■ WHAT THE EXERCISE ASKS
Return the first line, the line containing "butt_gap = 0.03; // [0.02:0.01:0.1]", and every line between them, exactly as they stand.

■ SUPPLIED DATA
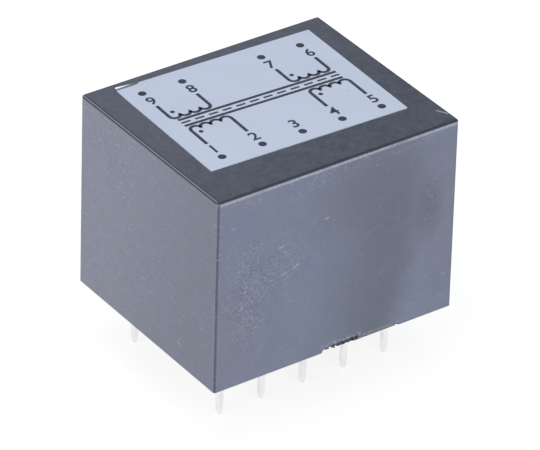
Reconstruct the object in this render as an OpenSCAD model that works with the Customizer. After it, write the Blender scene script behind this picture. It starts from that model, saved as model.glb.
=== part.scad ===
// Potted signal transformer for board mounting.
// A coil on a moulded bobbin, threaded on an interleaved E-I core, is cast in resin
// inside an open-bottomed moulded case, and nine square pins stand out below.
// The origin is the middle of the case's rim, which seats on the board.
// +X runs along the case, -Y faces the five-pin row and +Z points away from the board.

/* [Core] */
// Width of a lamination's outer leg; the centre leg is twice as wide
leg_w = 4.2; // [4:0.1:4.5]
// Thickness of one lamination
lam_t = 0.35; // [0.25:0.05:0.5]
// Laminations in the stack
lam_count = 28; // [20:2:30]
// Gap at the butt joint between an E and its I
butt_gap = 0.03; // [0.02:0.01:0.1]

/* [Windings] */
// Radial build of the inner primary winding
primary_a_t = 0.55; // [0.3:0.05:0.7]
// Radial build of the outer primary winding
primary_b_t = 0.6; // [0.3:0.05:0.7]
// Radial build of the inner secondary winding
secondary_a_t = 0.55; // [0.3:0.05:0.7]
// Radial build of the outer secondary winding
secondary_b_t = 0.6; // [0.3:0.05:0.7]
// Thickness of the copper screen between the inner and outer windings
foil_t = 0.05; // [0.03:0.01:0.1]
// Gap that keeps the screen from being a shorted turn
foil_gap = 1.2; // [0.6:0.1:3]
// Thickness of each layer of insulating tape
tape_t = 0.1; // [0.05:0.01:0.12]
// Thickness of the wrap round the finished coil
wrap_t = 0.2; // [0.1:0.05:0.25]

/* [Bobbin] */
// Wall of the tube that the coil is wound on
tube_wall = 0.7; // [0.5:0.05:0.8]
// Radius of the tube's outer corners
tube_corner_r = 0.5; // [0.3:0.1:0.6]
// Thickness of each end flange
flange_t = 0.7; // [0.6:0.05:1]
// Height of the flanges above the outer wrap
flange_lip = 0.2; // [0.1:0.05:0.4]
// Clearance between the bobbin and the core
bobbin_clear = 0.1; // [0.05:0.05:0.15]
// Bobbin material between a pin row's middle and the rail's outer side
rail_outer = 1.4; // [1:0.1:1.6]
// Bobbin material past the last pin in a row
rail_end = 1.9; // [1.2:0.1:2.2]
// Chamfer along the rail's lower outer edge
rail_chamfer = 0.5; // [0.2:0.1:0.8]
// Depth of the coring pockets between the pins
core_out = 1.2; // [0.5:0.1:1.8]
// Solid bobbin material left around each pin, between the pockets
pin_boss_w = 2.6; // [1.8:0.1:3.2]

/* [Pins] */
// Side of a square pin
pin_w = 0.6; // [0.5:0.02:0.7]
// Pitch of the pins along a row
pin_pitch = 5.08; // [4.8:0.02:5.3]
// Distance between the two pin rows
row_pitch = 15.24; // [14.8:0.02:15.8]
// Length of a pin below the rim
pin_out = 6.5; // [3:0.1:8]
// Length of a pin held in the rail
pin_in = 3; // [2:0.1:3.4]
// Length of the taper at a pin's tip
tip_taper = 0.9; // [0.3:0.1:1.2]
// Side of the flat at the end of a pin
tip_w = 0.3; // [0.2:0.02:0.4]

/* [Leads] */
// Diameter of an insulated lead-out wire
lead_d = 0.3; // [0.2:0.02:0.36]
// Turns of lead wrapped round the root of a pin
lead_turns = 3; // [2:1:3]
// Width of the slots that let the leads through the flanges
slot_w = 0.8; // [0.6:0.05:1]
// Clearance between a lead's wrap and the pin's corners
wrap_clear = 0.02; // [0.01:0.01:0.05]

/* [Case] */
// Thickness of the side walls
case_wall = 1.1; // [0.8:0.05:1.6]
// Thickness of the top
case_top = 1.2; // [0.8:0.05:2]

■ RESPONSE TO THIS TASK
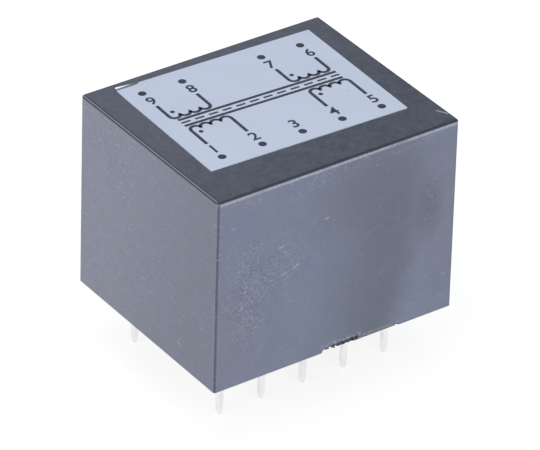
Reconstruct the object in this render as an OpenSCAD model that works with the Customizer. After it, write the Blender scene script behind this picture. It starts from that model, saved as model.glb.
=== part.scad ===
// Potted signal transformer for board mounting.
// A coil on a moulded bobbin, threaded on an interleaved E-I core, is cast in resin
// inside an open-bottomed moulded case, and nine square pins stand out below.
// The origin is the middle of the case's rim, which seats on the board.
// +X runs along the case, -Y faces the five-pin row and +Z points away from the board.

/* [Core] */
// Width of a lamination's outer leg; the centre leg is twice as wide
leg_w = 4.2; // [4:0.1:4.5]
// Thickness of one lamination
lam_t = 0.35; // [0.25:0.05:0.5]
// Laminations in the stack
lam_count = 28; // [20:2:30]
// Gap at the butt joint between an E and its I
butt_gap = 0.03; // [0.02:0.01:0.1]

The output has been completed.